You've still got the "=" sign at the end of the function definition, Yusra. You need to go to the very end of the function definition (Fn-right-arrow), then press Backspace twice. That should remove the equal sign.
Stuart
Try getting rid of the following equals sign in the function definition
still the same
You've still got the "=" sign at the end of the function definition, Yusra. You need to go to the very end of the function definition (Fn-right-arrow), then press Backspace twice. That should remove the equal sign.
Stuart
So I can't put (=) in the function . Thank you for that I didn't know
Now I have this another error that I always get . Can you explain to me how to tackle it
@YA_10963798 wrote:
So I can't put (=) in the function . Thank you for that I didn't know
No worries.
@YA_10963798 wrote:
Now I have this another error that I always get . Can you explain to me how to tackle it
Without the worksheet, I'd be flying blind, but my first airport of call would be to check whether dzontgr is the same length as g`ontg.
Stuart
@YA_10963798 wrote:
So I can't put (=) in the function .
Not after a function DEFINITION.
An = means a numeric evaluation.
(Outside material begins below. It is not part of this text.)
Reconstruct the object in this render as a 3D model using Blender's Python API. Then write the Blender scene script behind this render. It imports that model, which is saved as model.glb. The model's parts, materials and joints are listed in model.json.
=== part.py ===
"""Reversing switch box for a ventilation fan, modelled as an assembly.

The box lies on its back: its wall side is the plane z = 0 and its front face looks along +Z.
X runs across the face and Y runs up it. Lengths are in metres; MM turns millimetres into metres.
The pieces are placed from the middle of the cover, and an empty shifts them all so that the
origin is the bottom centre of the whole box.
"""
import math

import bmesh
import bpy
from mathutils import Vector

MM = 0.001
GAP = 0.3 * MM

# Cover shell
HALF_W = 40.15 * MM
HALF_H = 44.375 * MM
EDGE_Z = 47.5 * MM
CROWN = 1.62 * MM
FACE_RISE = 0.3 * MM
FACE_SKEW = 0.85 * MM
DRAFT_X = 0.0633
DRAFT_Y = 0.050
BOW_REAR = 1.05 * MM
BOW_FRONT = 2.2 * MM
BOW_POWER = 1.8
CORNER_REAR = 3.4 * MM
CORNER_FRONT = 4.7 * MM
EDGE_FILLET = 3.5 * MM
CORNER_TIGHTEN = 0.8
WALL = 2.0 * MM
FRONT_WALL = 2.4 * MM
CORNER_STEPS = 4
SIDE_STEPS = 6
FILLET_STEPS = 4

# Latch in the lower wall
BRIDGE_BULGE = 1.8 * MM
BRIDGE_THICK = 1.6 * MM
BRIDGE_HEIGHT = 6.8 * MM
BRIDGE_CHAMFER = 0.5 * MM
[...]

Which numeric result would you expect here:
Prime can't know which value to use for "x". Even if a variable "x" is defined in front it won't work, because the "x" used in the right hand side of the function definition is NOT the "x" you may have defined in front but rather is the "x" used on the left hand side of the definition (formal function argument).
So when you DEFINE a function you can't evaluate this definition numerically. But after the definition, when you CALL the function providing a specific value for the formal argument you evaluate this function call numerically.
Actually you CAN evaluate a function definition using symbolic evaluation.
But this will not always work OK. If the function definition contains a boolean expression using the function argument(s) it can't decide its truth value without knowing specific values and so will refuse to evaluate symbolically
Now I have this another error that I always get . Can you explain to me how to tackle it
I also suspect that vector dzontgr contains not more elements than vector σ'ontg.
So when in your loop "i" reaches the index of the last value of σ'ontg, there is no element with index i+1 in vector dzontgr.
Probably the same applies to vector γ'ontg.
If all the mentioned vectors are of the same length the error should go away if you use for i ∈ ORIGIN..last(σ'ontg)-1
The resulting vector returned by your function will have one element less than the vectors used. You have to decide if that's what you need.